Board Game Geek API

June 7, 2022

I recently updated the script that populates my board game collection on arranfrance.com and I ran into a few tricky parts of the Board Game Geek API and thought I’d share.

The Board Game Geek (BGG) API is split across (at least) three major versions. The v1 and v2 XML HTTP APIs and the modern JSON based HTTP API.

I wanted to pull collection information (which is public) including private information about the acquisition date for each item in my collection. To do so you need to send a GET request to the XML V2 API with the &showprivate=1 parameter and be authenticated as the same account you’re requesting the collection of. An example curl request is curl --request GET --url 'https://boardgamegeek.com/xmlapi2/collection?username=Arranf&showprivate=1'.

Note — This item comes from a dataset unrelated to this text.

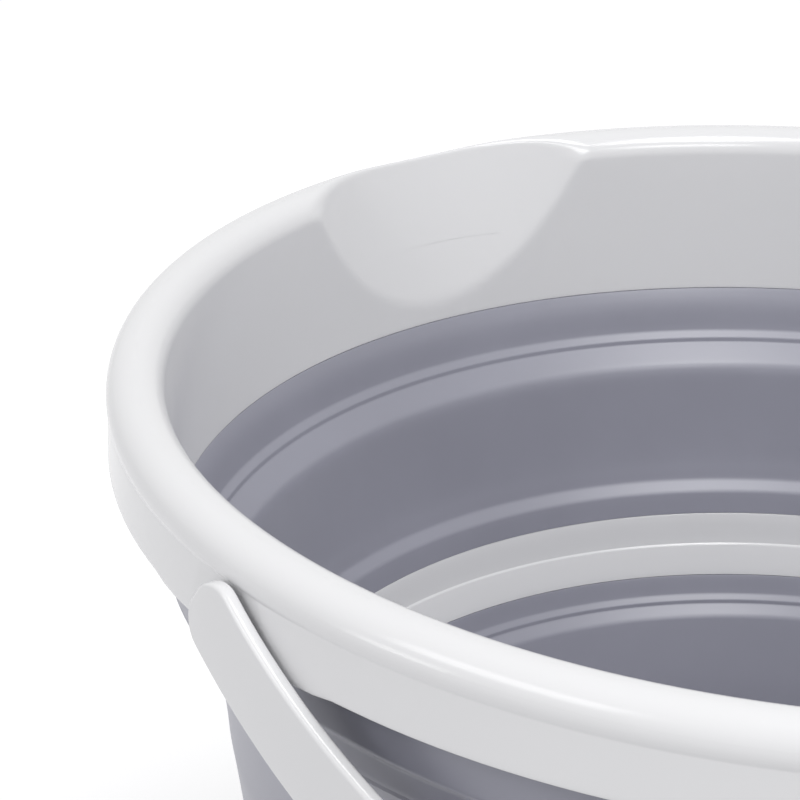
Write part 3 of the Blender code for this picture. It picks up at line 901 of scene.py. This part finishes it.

However, the documentation on how to authenticate is non-existent. By observing the web requests in the frontend of BGG you can see it making a request to the JSON API with the username and password as a JSON body. An example curl of this is below.

curl --request POST \
  --url https://boardgamegeek.com/login/api/v1 \
  --header 'Content-Type: application/json' \
  --data '{"credentials":{"username": "arranf" ,"password": "mypassword"}}'

This request returns multiple Set-Cookie headers for cookies named cc_cookie (not needed for our purposes), SessionID, bgg_password (which is poorly named and contains a hashed value rather than a password), and bgg_username. Confusingly, the bgg_username and bgg_password cookies will be set multiple times. Once with the correct and useful values with an expiry date set in the future, and once with the values set as deleted with a value set to 1 second past the Unix Epoch.

You need to pass the correct cookies back to the BGG XML API to get private collection information back, which will be included in a <privateinfo> field on the items object. If you’re using a tool like Insomnia or curl to test out these requests it’s likely the deleted value cookies will conflict with the correctly populated cookies and will need to be manually handled. Using a library like Python requests seemed to successfully manage the cookies, but you’ll want to confirm the library you use does so as well.